Start of MATERIAL FOR THE TASK

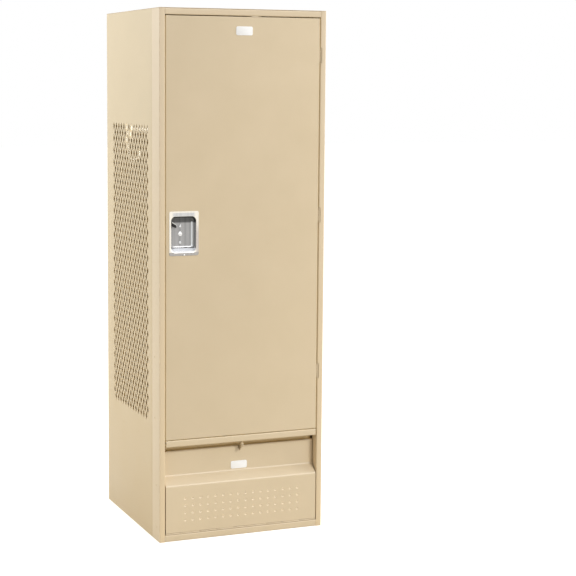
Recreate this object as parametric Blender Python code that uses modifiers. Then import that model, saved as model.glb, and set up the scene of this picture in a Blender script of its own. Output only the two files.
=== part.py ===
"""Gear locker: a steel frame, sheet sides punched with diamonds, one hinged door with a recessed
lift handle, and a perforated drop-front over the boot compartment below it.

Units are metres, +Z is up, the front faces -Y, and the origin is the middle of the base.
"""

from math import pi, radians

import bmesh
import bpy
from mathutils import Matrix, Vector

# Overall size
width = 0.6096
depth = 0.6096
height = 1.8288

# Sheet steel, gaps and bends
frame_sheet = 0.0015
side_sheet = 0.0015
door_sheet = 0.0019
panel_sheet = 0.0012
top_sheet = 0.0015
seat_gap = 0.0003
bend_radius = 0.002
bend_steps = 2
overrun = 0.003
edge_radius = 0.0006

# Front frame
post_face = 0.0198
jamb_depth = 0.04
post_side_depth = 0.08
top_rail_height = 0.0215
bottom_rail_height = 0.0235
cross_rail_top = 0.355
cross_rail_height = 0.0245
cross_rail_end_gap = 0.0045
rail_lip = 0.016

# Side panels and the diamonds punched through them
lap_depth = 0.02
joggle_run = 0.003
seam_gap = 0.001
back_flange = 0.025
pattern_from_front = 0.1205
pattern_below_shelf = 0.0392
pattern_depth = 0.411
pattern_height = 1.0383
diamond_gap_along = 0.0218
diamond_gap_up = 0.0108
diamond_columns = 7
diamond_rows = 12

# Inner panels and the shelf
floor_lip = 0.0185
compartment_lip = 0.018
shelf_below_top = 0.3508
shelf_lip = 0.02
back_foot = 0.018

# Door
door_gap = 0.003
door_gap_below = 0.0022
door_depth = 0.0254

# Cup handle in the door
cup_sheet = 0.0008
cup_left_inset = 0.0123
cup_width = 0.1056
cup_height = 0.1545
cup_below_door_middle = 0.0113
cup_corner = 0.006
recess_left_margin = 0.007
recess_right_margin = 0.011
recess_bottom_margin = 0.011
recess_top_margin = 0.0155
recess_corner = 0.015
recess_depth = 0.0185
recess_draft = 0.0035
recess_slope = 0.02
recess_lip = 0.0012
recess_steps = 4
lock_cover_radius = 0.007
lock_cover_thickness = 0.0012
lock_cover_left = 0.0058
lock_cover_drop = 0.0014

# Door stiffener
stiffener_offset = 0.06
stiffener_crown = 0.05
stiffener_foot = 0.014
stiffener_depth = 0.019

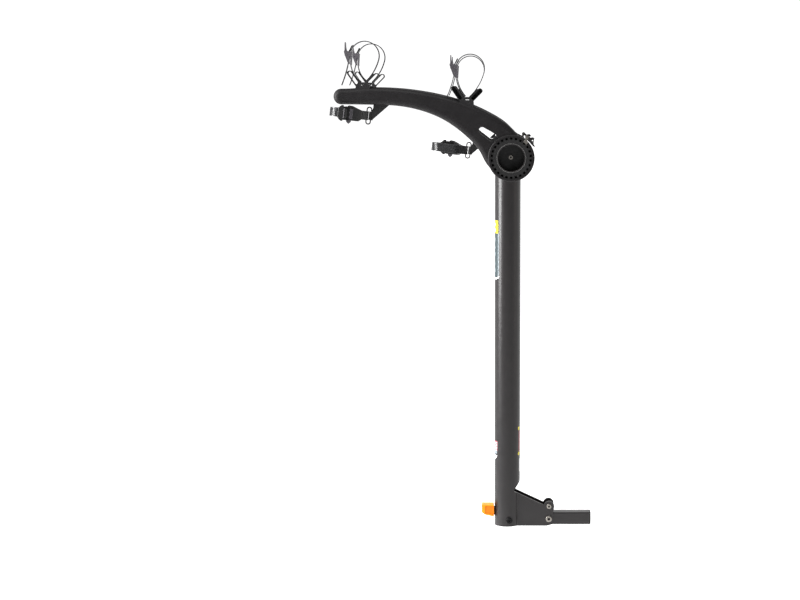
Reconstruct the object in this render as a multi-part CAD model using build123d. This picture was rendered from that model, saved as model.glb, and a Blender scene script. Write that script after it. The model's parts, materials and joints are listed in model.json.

End of MATERIAL FOR THE TASK

▶ _SET PROBLEM_
Set every line of the listing down word for word.

▶ _EXERCISE RESPONSE_
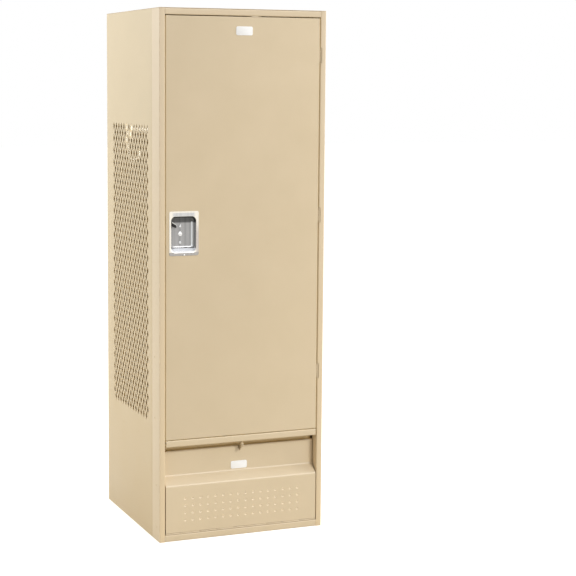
Recreate this object as parametric Blender Python code that uses modifiers. Then import that model, saved as model.glb, and set up the scene of this picture in a Blender script of its own. Output only the two files.
=== part.py ===
"""Gear locker: a steel frame, sheet sides punched with diamonds, one hinged door with a recessed
lift handle, and a perforated drop-front over the boot compartment below it.

Units are metres, +Z is up, the front faces -Y, and the origin is the middle of the base.
"""

from math import pi, radians

import bmesh
import bpy
from mathutils import Matrix, Vector

# Overall size
width = 0.6096
depth = 0.6096
height = 1.8288

# Sheet steel, gaps and bends
frame_sheet = 0.0015
side_sheet = 0.0015
door_sheet = 0.0019
panel_sheet = 0.0012
top_sheet = 0.0015
seat_gap = 0.0003
bend_radius = 0.002
bend_steps = 2
overrun = 0.003
edge_radius = 0.0006

# Front frame
post_face = 0.0198
jamb_depth = 0.04
post_side_depth = 0.08
top_rail_height = 0.0215
bottom_rail_height = 0.0235
cross_rail_top = 0.355
cross_rail_height = 0.0245
cross_rail_end_gap = 0.0045
rail_lip = 0.016

# Side panels and the diamonds punched through them
lap_depth = 0.02
joggle_run = 0.003
seam_gap = 0.001
back_flange = 0.025
pattern_from_front = 0.1205
pattern_below_shelf = 0.0392
pattern_depth = 0.411
pattern_height = 1.0383
diamond_gap_along = 0.0218
diamond_gap_up = 0.0108
diamond_columns = 7
diamond_rows = 12

# Inner panels and the shelf
floor_lip = 0.0185
compartment_lip = 0.018
shelf_below_top = 0.3508
shelf_lip = 0.02
back_foot = 0.018

# Door
door_gap = 0.003
door_gap_below = 0.0022
door_depth = 0.0254

# Cup handle in the door
cup_sheet = 0.0008
cup_left_inset = 0.0123
cup_width = 0.1056
cup_height = 0.1545
cup_below_door_middle = 0.0113
cup_corner = 0.006
recess_left_margin = 0.007
recess_right_margin = 0.011
recess_bottom_margin = 0.011
recess_top_margin = 0.0155
recess_corner = 0.015
recess_depth = 0.0185
recess_draft = 0.0035
recess_slope = 0.02
recess_lip = 0.0012
recess_steps = 4
lock_cover_radius = 0.007
lock_cover_thickness = 0.0012
lock_cover_left = 0.0058
lock_cover_drop = 0.0014

# Door stiffener
stiffener_offset = 0.06
stiffener_crown = 0.05
stiffener_foot = 0.014
stiffener_depth = 0.019

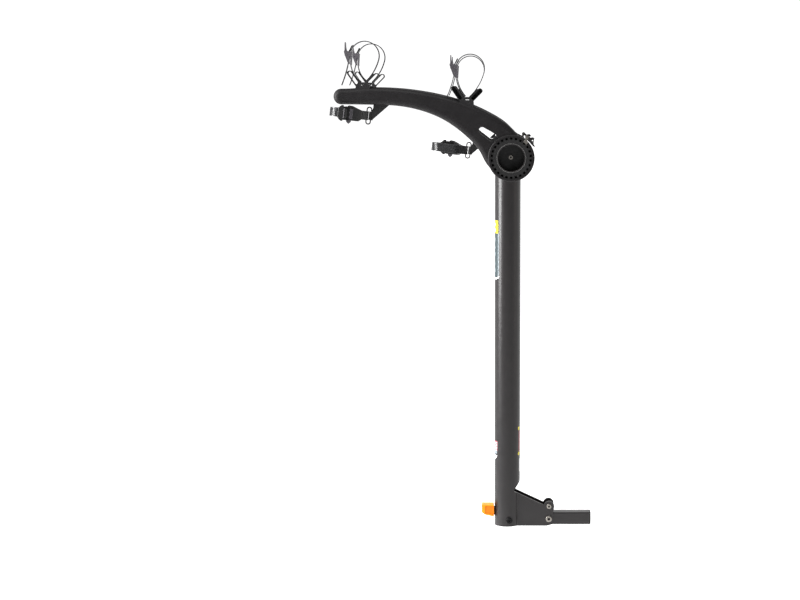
Reconstruct the object in this render as a multi-part CAD model using build123d. This picture was rendered from that model, saved as model.glb, and a Blender scene script. Write that script after it. The model's parts, materials and joints are listed in model.json.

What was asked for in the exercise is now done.